Bellinger’s extensive research on the communication gap between high school students and priests, as well as her experiences in different aspects of Catholic work allow her to speak to the clergy about the specific needs of laypeople. She says, “Listening to the listeners is my strength.” 

UD was chosen as the location for the Institute because it is a Catholic college located in the Dallas area.

According to the Catholic Foundation, the program was funded primarily by the Bishop Tschoepe Institute of Homiletics and Communications Fund of the Catholic Foundation, with the help of a generous donation from Jim Moroney, a Cistercian graduate and the former publisher of The Dallas Morning News. Presently, the endowment has reached $8 million of its $10 million goal.

Moroney was inspired by the work of Fr. Joshua Whitfield, a former Anglican who converted to the Catholic faith. Whitfield noticed an increasing problem within the Church of uninspiring preaching, which led him to publish,“The Crisis of Bad Preaching: Redeeming the Heart and Way of the Catholic Preacher.”

“It is not uncommon to have an experience in a Catholic Church that lets one think preaching is not what it could be,” said Whitfield. “From the all too common experience it’s clear we need to do something more and different.
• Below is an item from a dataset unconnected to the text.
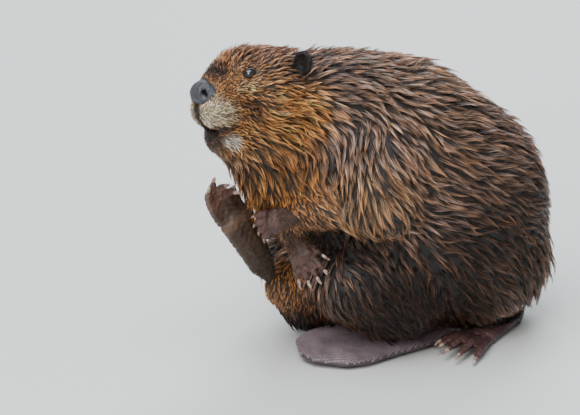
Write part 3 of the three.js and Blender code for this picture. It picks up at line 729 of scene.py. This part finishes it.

It is one of the few times the church has a captive audience, a moment we ought not to mess up, and we ought to prepare for.”

Whitfield served on the search committee for the Homiletics program’s director. He said, “We’re talking about a spiritual movement. If preaching is going to have to improve, it’s going to have to be more than just the handing on of a set of skills. It’s going to have to be a spiritual awakening to be successful, and Karla understands that.”

While the Institute officially launched when Bellinger was hired on Sept. 14, 2021, it is still in the process of building programs. The website will be up on Oct. 4, 2021, and programs are slated to start early mid-winter. 

Bellinger welcomes student involvement.

“I would like to talk to any student who wants to tell me their experience with preaching. Give me some ideas of who are effective preachers,” she said.

“If students can get a vision that they and their clergy are walking together, and they need to have conversations about preaching so they connect, that’ll last longer than I will,” Bellinger said.